Said he: “It will be advisable that the Act be amended to expressly handle the gap created when judges are elevated to the next bench, by being given the right or powers to conclude part-heard cases before moving to the next level.

“Our judicial system recognizes and applies the rule of stare decisis, meaning rules of precedent and hierarchy of courts. More so, our courts are classified according to the constitution and other extant laws. We should clearly demarcate or clearly spell out jurisdiction of court to avoid contradiction and uncertainty.”

Explaining further, the Senate Chief Whip reiterated the aspiration of the legislative amendment to create a criminal justice administration legislation that is both more effective and more humane.

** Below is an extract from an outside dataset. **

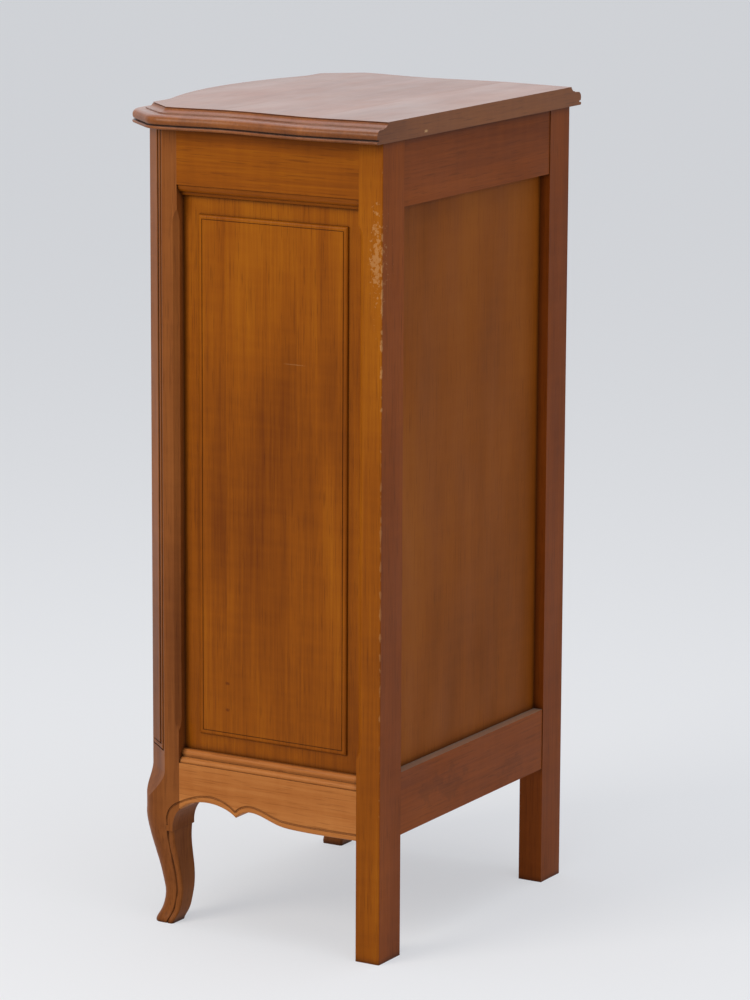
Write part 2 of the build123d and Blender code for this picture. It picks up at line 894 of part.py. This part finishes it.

His words: “By ‘more effective,’ I mean that we should respond to crime in ways that produce socially desirable results—greater safety, less fear, less suffering, greater respect for the rule of law and less injustice—and that we do so efficiently, investing our precious financial and human resources in ways that maximize the results we desire.

“By ‘more humane,’ I mean we should respond to crime in ways that recognize the humanity of those victimized by crime, those arrested and convicted of crime, and others who experience the ripple effects of crime and our justice system. This affirmation of humanity, as I see it, incorporates values we hold dear in our democracy, such as equal protection of the laws, access to the rights guaranteed by our constitution, and our fundamental belief in the dignity of the individual.”

The ACJA Amendment Bill passed First Reading on June 30 2020. It also passed the Second Reading on December 8 2020.